Any hobby with a personal meaning can ward off loneliness, a joint study found.

HQ Team

June 27, 2023: Any hobby with a personal meaning can ward off loneliness, a joint study found.

“Loneliness are known to be one of the biggest psychological predictors of health problems, cognitive decline, and early mortality,” said co-author Patrick Hill, associate professor of psychological and brain sciences at Washington University in St. Louis.

“Studies show that it can be as harmful to health as smoking or having a poor diet.”

A high-minded quest or a sense of purpose can offer protection against loneliness, according to the study, based on surveys of more than 2,300 adults in Switzerland.

‘Left out’

Respondents were asked to score their feelings of a lack of companionship, isolation from other people, and a sense of being “left out or passed over” during a four-week period.

Participants also filled out the six-item Life Engagement Test, which asked them to rate statements such as “there is not enough purpose in my life” and “I value my activities a lot.”

 “A sense of purpose is this general perception that you have something leading and directing you from one day to the next,” Mr Hill said. “It can be something like gardening, supporting your family, or achieving success at work.”

Many of the activities that can provide a sense of purpose — joining a club, volunteering at a school, playing in a sports league — involve interaction with others, which is one reason why a purpose-filled life tends to be less lonely. 

Social support

In the study, people who said they received or provided social support were especially likely to report feelings of purpose.

Feelings of loneliness were less common in people who reported a purposeful life, regardless of their age, according to the report o-authored by Mathias Allemand of the University of Zurich in Switzerland and Gabriel Olaru of Tilburg University in the Netherlands.

The key was the “sense of purpose” as there was more to fighting loneliness than simply being around others. 

“We’ve all had times in our lives when we’ve felt lonely even though we weren’t actually alone.
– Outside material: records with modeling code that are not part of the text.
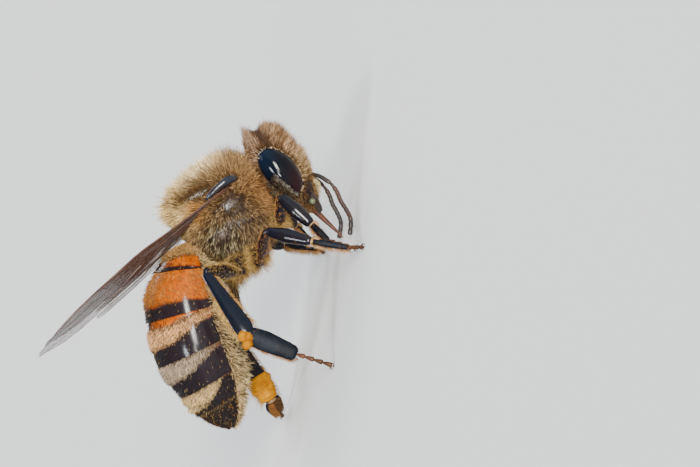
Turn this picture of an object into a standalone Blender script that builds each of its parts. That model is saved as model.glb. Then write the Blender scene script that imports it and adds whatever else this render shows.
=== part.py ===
"""A worker honey bee (Apis mellifera), life size, standing on level ground with its wings raised.

It faces +X with +Z up, and its right side is toward -Y. Everything is laid out in millimetres from the
point of the ground under the middle of the thorax, then set down with the middle of its footprint at the
origin. Body pieces reach out to the tips of their hairs.
"""

import math

import bmesh
import bpy
import numpy as np

MM = 0.001
GAP = 0.03  # between neighbouring pieces
THINNEST = 0.5  # legs, wings and feelers are never drawn thinner than this
BODY_SIDES = 20
LIMB_SIDES = 8

# Thorax: its long axis dips toward the head.
THORAX = np.array([0.01, 0, 4.85])
THORAX_DIP = math.radians(25)
THORAX_HALF_WIDTH = 2.2
THORAX_BOXINESS = 2.3
# Outline in the middle plane: angle up from the long axis, and the distance out to the hair tips.
THORAX_OUTLINE = (
    (-15, 1.85), (10, 2.45), (38, 2.8), (60, 2.42), (82, 2.38), (103, 2.54), (126, 2.77),
    (140, 2.25), (156, 1.9), (190, 1.95), (230, 2.2), (270, 2.3), (300, 2.2), (345, 1.85),
)

# Head: the face looks forward and down, and the mouth points down and back.
HEAD = np.array([1.98, 0, 3.33])
FACE_DIP = math.radians(34)
# Distance toward the mouth, half width, front of the face, back of the head.
HEAD_STATIONS = (
    (-2.22, 0.3, 0.6, 0.3), (-2.0, 0.85, 0.88, 0.12), (-1.55, 1.2, 1.28, -0.22), (-1.0, 1.42, 1.53, -0.62),
    (-0.4, 1.58, 1.63, -0.82), (0.2, 1.6, 1.55, -0.82), (0.8, 1.4, 1.3, -0.74), (1.4, 1.05, 1.08, -0.5),
    (1.85, 0.78, 0.75, -0.2), (2.15, 0.45, 0.5, 0.05),
)
EYE_OUT = 1.35
EYE_HALF = (0.59, 0.55, 1.17)  # through the face, sideways, toward the mouth

# Abdomen: its axis runs back and down from the waist.
WAIST = np.array([-1.91, 0, 5.44])
ABDOMEN_DIP = math.radians(31)
# Distance back along the axis, top, underside, half width.
ABDOMEN_STATIONS = (
    (-0.75, 0.7, 0.0, 0.35), (-0.55, 1.4, -0.2, 0.9), (-0.2, 2.0, -0.36, 1.5), (0.35, 2.5, -0.5, 1.9),
    (1.2, 2.76, -0.6, 2.15), (2.8, 2.95, -0.7, 2.3), (3.9, 2.85, -0.68, 2.2), (5.0, 2.42, -0.48, 1.8),
    (5.7, 2.08, -0.2, 1.4), (6.2, 1.7, 0.05, 1.0), (6.6, 1.2, 0.35, 0.5), (6.75, 0.9, 0.55, 0.15),
)
SEGMENT_ENDS = (-0.75, 0.2, 1.8, 3.3, 4.45, 5.4, 6.75)

# Wings: hinged beside the thorax, raised toward the tail and spread a little.
WING_HINGE = np.array([0.95, 1.78, 5.15])
WING_RISE = {-1: math.radians(33.8), 1: math.radians(32.2)}  # right, left
WING_SPREAD = math.radians(21)
WING_ROLL = math.radians(14)
FOREWING_LENGTH = 9.4
# Share of the length, leading edge, trailing edge.
FOREWING_STATIONS = (
    (0.0, 0.0, 0.3), (0.1, 0.0, 0.62), (0.25, 0.0, 1.2), (0.45, 0.0, 2.1), (0.65, 0.04, 2.75), (0.8, 0.12, 3.0),
    (0.9, 0.35, 2.85), (0.96, 0.75, 2.5), (1.0, 1.3, 2.0),
)
# Share of the forewing's length, width.
HINDWING_STATIONS = ((0.04, 0.3), (0.15, 0.6), (0.3, 0.88), (0.45, 0.95), (0.58, 0.85), (0.65, 0.55), (0.68, 0.25))

# Legs, right side as y < 0: base of the coxa, hip, knee, end of the tibia, end of the basitarsus, sole.
RIGHT_LEGS = {
    "front": ((0.45, -0.75, 3.3), (-0.15, -1.1, 2.75), (1.0, -2.2, 3.22), (0.21, -2.6, 1.85),
              (-0.27, -2.95, 1.1), (-0.35, -3.5, 0.16)),
    "middle": ((-0.9, -0.9, 3.5), (-1.7, -1.6, 3.3), (-0.52, -3.1, 3.54), (-0.55, -4.0, 1.88),
               (-0.48, -4.4, 0.5), (-0.4, -5.15, 0.16)),
    "hind": ((-1.5, -0.8, 4.1), (-2.16, -1.35, 3.9), (-2.59, -2.9, 5.44), (-4.56, -3.8, 3.38),
             (-4.88, -4.1, 1.45), (-5.0, -4.6, 0.16)),
}
LEFT_LEGS = {
    "front": ((0.45, 0.75, 3.3), (-0.1, 1.1, 2.75), (1.15, 2.25, 3.1), (0.45, 2.75, 1.75),
              (0.05, 3.15, 1.0), (0.1, 3.75, 0.16)),
    "middle": ((-0.9, 0.9, 3.5), (-1.7, 1.6, 3.3), (-0.5, 3.1, 3.6), (-0.35, 3.95, 1.9),
               (-0.15, 4.35, 0.5), (-0.1, 5.05, 0.16)),
    "hind": ((-1.5, 0.8, 4.1), (-2.4, 1.45, 3.8), (-4.5, 3.0, 2.95), (-6.45, 4.0, 0.9),
             (-6.8, 5.1, 0.38), (-6.9, 5.75, 0.16)),
}
# Width of each length of a leg where it starts, at its widest and where it ends, and the share where it is widest.
LEG_WIDTHS = {
    "front": {"coxa": (0.62, 0.66, 0.58, 0.5), "femur": (0.5, 0.56, 0.58, 0.4), "tibia": (0.5, 0.52, 0.56, 0.8),
              "basitarsus": (0.5, 0.5, 0.52, 0.5), "tarsus": (0.5, 0.5, 0.5, 0.5)},
    "middle": {"coxa": (0.9, 0.96, 0.62, 0.4), "femur": (0.5, 0.62, 0.58, 0.45), "tibia": (0.5, 0.56, 0.58, 0.75),
               "basitarsus": (0.5, 0.54, 0.52, 0.5), "tarsus": (0.5, 0.5, 0.5, 0.5)},
    "hind": {"coxa": (1.0, 1.06, 0.66, 0.4), "femur": (0.52, 0.72, 0.6, 0.5), "tibia": (0.5, 0.86, 0.8, 0.85),
             "basitarsus": (0.6, 0.7, 0.54, 0.45), "tarsus": (0.5, 0.5, 0.5, 0.5)},
}
LEG_LENGTHS = ("coxa", "femur", "tibia", "basitarsus", "tarsus")

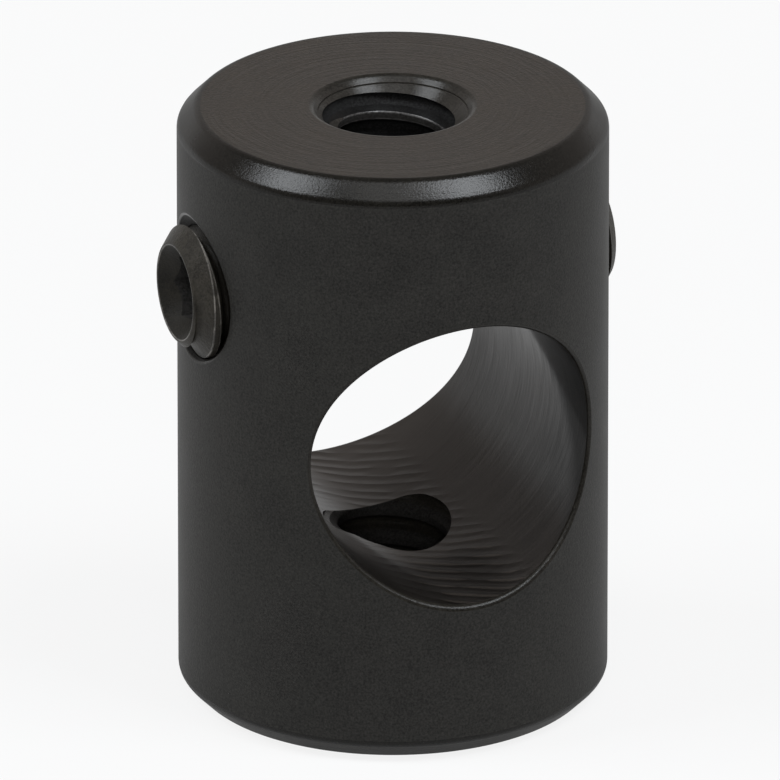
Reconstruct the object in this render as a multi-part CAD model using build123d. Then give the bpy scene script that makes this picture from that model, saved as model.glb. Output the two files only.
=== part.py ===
"""Rod clamp bracket of an optical cage system: a turned body with a cross bore for a 6 mm rod,
a tapped hole along its axis above and below the bore, and two set screws that grip the rod.

Millimetres, +Z up. The origin is where the body's axis crosses the rod's axis; the rod lies along Y.
"""
import os
from math import hypot, sqrt

from build123d import *

# Body, turned from round bar
body_diameter = 8.8
body_height = 12.7
top_chamfer = 0.4
base_chamfer = 0.4

# Rod bore, drilled across the body
rod_diameter = 6.0
rod_clearance = 0.03  # radial, so that the rod slides in by hand
rod_height = 6.4  # the rod's axis above the base
rod_edge_break = 0.1  # bevel at both mouths of the bore

# The holes along the body's axis, drilled for a number 4 thread
tap_drill = 2.26
sink_diameter = 3.32  # rim of the 90 degree countersink at each end

# Set screws, one from each side, square to the rod and level with its upper shoulder
thread_diameter = 2.82
thread_clearance = 0.02  # radial, between a screw and its hole
screw_below_bore_top = 0.13  # the screws' axis below the highest line of the rod bore
screw_edge_break = 0.13  # bevel at the mouths of the screws' holes
screw_length = 2.38
end_bevel = 0.38  # round the socket end, at 45 degrees
point_diameter = 1.3  # rim of the cup point, at the foot of a 45 degree bevel
cup_wall = 0.06  # width of that rim
cup_depth = 0.3
socket_across_flats = 1.27
socket_depth = 1.15
socket_mouth = 1.96  # rim of the 45 degree cone that leads into the hexagon

# How far each screw is turned back from gripping the rod, and its hexagon's turn in degrees
left_backed_off = 0.4
left_turn = 35
right_backed_off = 0.125
right_turn = 20

# Places that follow from these sizes
body_radius = body_diameter / 2
base_z = -rod_height
top_z = base_z + body_height
rod_radius = rod_diameter / 2
bore_radius = rod_radius + rod_clearance
screw_radius = thread_diameter / 2
screw_hole_radius = screw_radius + thread_clearance
screw_z = bore_radius - screw_below_bore_top
point_radius = point_diameter / 2
# A screw's tip stands here when the bevel of its point lies on the rod's shoulder
grip_x = rod_radius * sqrt(2) - (screw_z - point_radius)
through = 2 * (body_diameter + body_height)  # longer than any hole

FROM_BASE = (Align.CENTER, Align.CENTER, Align.MIN)
FROM_TOP = (Align.CENTER, Align.CENTER, Align.MAX)


def turned_bar():
    """The bar, faced to length and chamfered at both ends."""
    bar = Pos(0, 0, base_z) * Cylinder(body_radius, body_height, align=FROM_BASE)
    bar = chamfer(bar.edges().filter_by(GeomType.CIRCLE).sort_by(Axis.Z)[-1], top_chamfer)
    return chamfer(bar.edges().filter_by(GeomType.CIRCLE).sort_by(Axis.Z)[0], base_chamfer)


def axial_holes():
    """The drill that runs down the body's axis, with a countersink at each end."""
    sink_depth = (sink_diameter - tap_drill) / 2
    sink = Cone(tap_drill / 2, sink_diameter / 2, sink_depth, align=FROM_TOP)
    drill = Cylinder(tap_drill / 2, through)
    return drill + Pos(0, 0, top_z) * sink + Pos(0, 0, base_z) * Rot(180, 0, 0) * sink


def break_mouths(body, hole, radius, width):
    """Bevels the edges where a cross hole comes out through the round side of the body."""
    rims = []
    for edge in body.edges():
        points = [edge @ t for t in (0.1, 0.4, 0.6, 0.9)]
        from_hole = [(point - hole.position).cross(hole.direction).length for point in points]
        from_axis = [hypot(point.X, point.Y) for point in points]
        if all(abs(d - radius) < 1e-4 for d in from_hole) and all(abs(d - body_radius) < 1e-4 for d in from_axis):
            rims.append(edge)
    return chamfer(rims, width)


def clamp_body():
    """The turned bar with its rod bore, its axial holes and the hole that the two set screws share."""
    rod_axis = Axis((0, 0, 0), (0, 1, 0))
    screw_axis = Axis((0, 0, screw_z), (1, 0, 0))
    # turned by 15 degrees, so that the seam of the bore's wall runs clear of the other holes
    body = turned_bar() - Rot(90, 0, -15) * Cylinder(bore_radius, through)
    body = break_mouths(body, rod_axis, bore_radius, rod_edge_break)
    body -= Pos(0, 0, screw_z) * Rot(0, 90, 0) * Cylinder(screw_hole_radius, through)
    body = break_mouths(body, screw_axis, screw_hole_radius, screw_edge_break)
    return body - axial_holes()


def set_screw():
    """A cup point set screw, standing on its point with its hexagon socket at the top."""
    shank = Cylinder(screw_radius, screw_length, align=FROM_BASE)
    shank = chamfer(shank.edges().filter_by(GeomType.CIRCLE).sort_by(Axis.Z)[0], screw_radius - point_radius)
    shank = chamfer(shank.edges().filter_by(GeomType.CIRCLE).sort_by(Axis.Z)[-1], end_bevel)
    cup = Cone(point_radius - cup_wall, cup_wall, cup_depth, align=FROM_BASE)
    hexagon = RegularPolygon(socket_across_flats / 2, 6, major_radius=False)
    socket = Pos(0, 0, screw_length) * extrude(hexagon, -socket_depth)
    mouth_depth = (socket_mouth - socket_across_flats) / 2
    mouth = Cone(socket_across_flats / 2, socket_mouth / 2, mouth_depth, align=FROM_TOP)
    return shank - cup - socket - Pos(0, 0, screw_length) * mouth


def in_place(screw, side, backed_off, turn):
    """A set screw in its hole, its socket end outward, turned back from the rod."""
    return Pos(side * (grip_x + backed_off), 0, screw_z) * Rot(0, side * 90, 0) * Rot(0, 0, turn) * screw


parts = {
    "clamp_body": clamp_body(),
    "left_set_screw": in_place(set_screw(), -1, left_backed_off, left_turn),
    "right_set_screw": in_place(set_screw(), 1, right_backed_off, right_turn),
}

os.makedirs("parts", exist_ok=True)
for name, part in parts.items():
    part.label = name
    export_step(part, f"parts/{name}.step")
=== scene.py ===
# Looks of the rod clamp bracket: a turned body with a bore for the cage rod, tapped holes and two set screws.
# Sizes are in millimetres, and each mesh turns to metres when it is finished. The rod lies along Y,
# the set screws along X and the body's axis along Z, and the origin is where the body's axis meets the rod's.
# Angles run from +X towards +Y round the body's axis and from +Y towards +Z round the set screws'.
import math

import bmesh
import bpy
import numpy as np
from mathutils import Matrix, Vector


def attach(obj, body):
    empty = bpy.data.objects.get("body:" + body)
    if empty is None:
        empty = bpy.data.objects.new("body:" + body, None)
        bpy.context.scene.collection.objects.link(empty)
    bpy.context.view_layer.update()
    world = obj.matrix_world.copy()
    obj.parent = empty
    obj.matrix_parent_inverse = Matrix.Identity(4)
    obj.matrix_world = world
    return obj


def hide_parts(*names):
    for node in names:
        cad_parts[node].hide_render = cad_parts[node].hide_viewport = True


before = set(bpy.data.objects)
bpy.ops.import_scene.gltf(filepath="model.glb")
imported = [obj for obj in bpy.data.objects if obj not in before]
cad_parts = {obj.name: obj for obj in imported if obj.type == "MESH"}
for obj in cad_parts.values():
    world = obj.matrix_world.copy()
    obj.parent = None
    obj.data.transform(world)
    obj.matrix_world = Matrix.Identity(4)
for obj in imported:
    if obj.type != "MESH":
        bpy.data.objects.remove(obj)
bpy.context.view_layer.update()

mm = 0.001  # in metres

# An edge's softness is how far its rounding reaches from the corner, along the lines that meet there.
# Turned body
body_radius = 4.4
base, top = -6.4, 6.3
end_chamfer, end_softness = 0.39, 0.095
bar_core = 0.5  # inner radius of the end faces' rings, inside the axial holes

# Rod bore
bore_radius = 3.03
bore_softness = 0.13
overrun = 1.5  # how far the tools of the cross holes stand out of the round side

# Thread along the body's axis: number 4, 40 turns to the inch
pitch = 0.635
flank_slope = math.tan(math.radians(30))
tap_major, tap_minor = 1.44, 1.13
tap_crest_width = 0.16
tap_softness = 0.055, 0.024  # at the roots and the crests
tap_dark_radius = 1.30  # past it a flank is as dark as the root
tap_crest_depth = 0.71  # a crest's middle below the top face, where it faces the camera
tap_crest_angle = math.radians(68.6)
top_tap_ends = 1.2, 7.2  # from the open bore to outside the body
base_tap_ends = -7.4, -1.2
base_tap_turn = math.radians(292)  # of the base's thread from the top's

# Countersinks at both ends, 90 degrees
sink_radius, sink_softness = 1.66, 0.07
sink_core = 0.8  # where the tool begins, inside the thread
sink_groove = 1.505, 1.530, 1.534  # radii of a fine groove half way up: its start, its floor's end and its end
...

There’s something about having a sense of purpose that seems to fight loneliness regardless of how many other people are involved,” Mr Hill said.

Quest for purpose

The study found a minor uptick in reports of loneliness for people in their 70s and beyond, an age when a sense of purpose can be especially important. 

“We’re trying to dispel the myth from previous generations that this is simply a time for retiring and resting,” Mr Hill said. “There are no downsides to finding something meaningful later in life.”

It was important to keep in mind that a quest for purpose can be somewhat self-defeating if taken too seriously. “Feeling like you need to save the world can lead to existential dread and distress.” 

When it comes to purpose and meaning, even small things can matter. “It’s Ok, if someone else thinks that your purpose is trivial, as long as it’s meaningful to you.” 

According to a global survey, about 33% of adults experienced feelings of loneliness worldwide. Brazil had the highest percentage of people experiencing this, with 50 percent of respondents declaring that they felt lonely either often, always, or sometimes.